Though it was still raining and bitterly cold, we decided not to head directly to Watercrest. We knew that once we got to our room, we would not go out again. Instead, we dragged our wet, cold, mud-covered selves into Nova Cafe, and the day became 100 times better. Cale had real coffee. I had a real chai latte. We also had eggs benedict (which were nothing like eggs benedict, but were still amazing).

Cale called Watercrest. They totally remembered us and totally had a room for us. We climbed into bed there and pretended that Naiberi never happened. That night, we had dinner at Mama Mia. We had eaten there before and were not impressed with the pizza.
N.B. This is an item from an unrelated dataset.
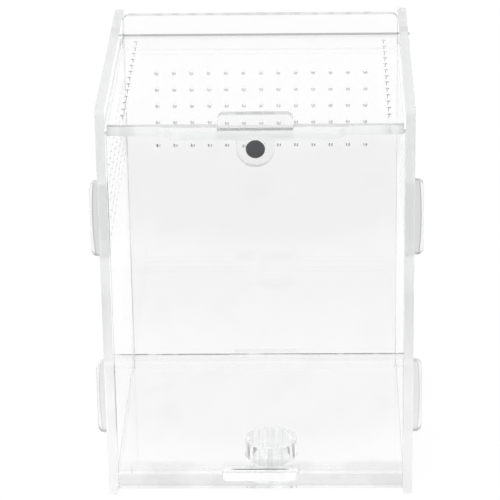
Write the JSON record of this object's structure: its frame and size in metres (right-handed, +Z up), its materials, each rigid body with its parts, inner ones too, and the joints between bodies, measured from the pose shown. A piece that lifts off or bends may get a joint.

Despite the Italian name and fare, the restaurant is owned by Indians. We deemed it a smarter practice to order Indian dishes from an Indian-owned restaurant and we were not disappointed.
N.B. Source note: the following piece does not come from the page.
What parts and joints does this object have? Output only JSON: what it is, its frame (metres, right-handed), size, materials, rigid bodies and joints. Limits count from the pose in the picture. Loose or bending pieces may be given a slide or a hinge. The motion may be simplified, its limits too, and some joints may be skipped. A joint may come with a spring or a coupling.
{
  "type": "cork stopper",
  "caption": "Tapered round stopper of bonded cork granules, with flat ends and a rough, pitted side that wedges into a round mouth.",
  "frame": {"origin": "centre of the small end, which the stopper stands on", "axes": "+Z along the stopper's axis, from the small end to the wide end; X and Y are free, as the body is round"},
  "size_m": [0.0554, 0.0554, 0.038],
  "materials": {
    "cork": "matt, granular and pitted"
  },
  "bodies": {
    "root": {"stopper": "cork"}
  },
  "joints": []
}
While we were waiting for our food, Dr. Mamlin and his wife Sarah Ellen came in with a large party. Sarah Ellen peered at us suspiciously and came over to our table. She explained she was the warden for the region (which the internet tells me is an embassy liaison) and she usually knows all the Americans in the area. We explained we were just visiting and were actually staying in Mumias. I also told her that I had seen her presentation at the Women's Philanthropy Conference in Indianapolis.

That night we slept soundly at Watercrest and were up the next day breakfast at Nova Cafe before heading back to Mumias.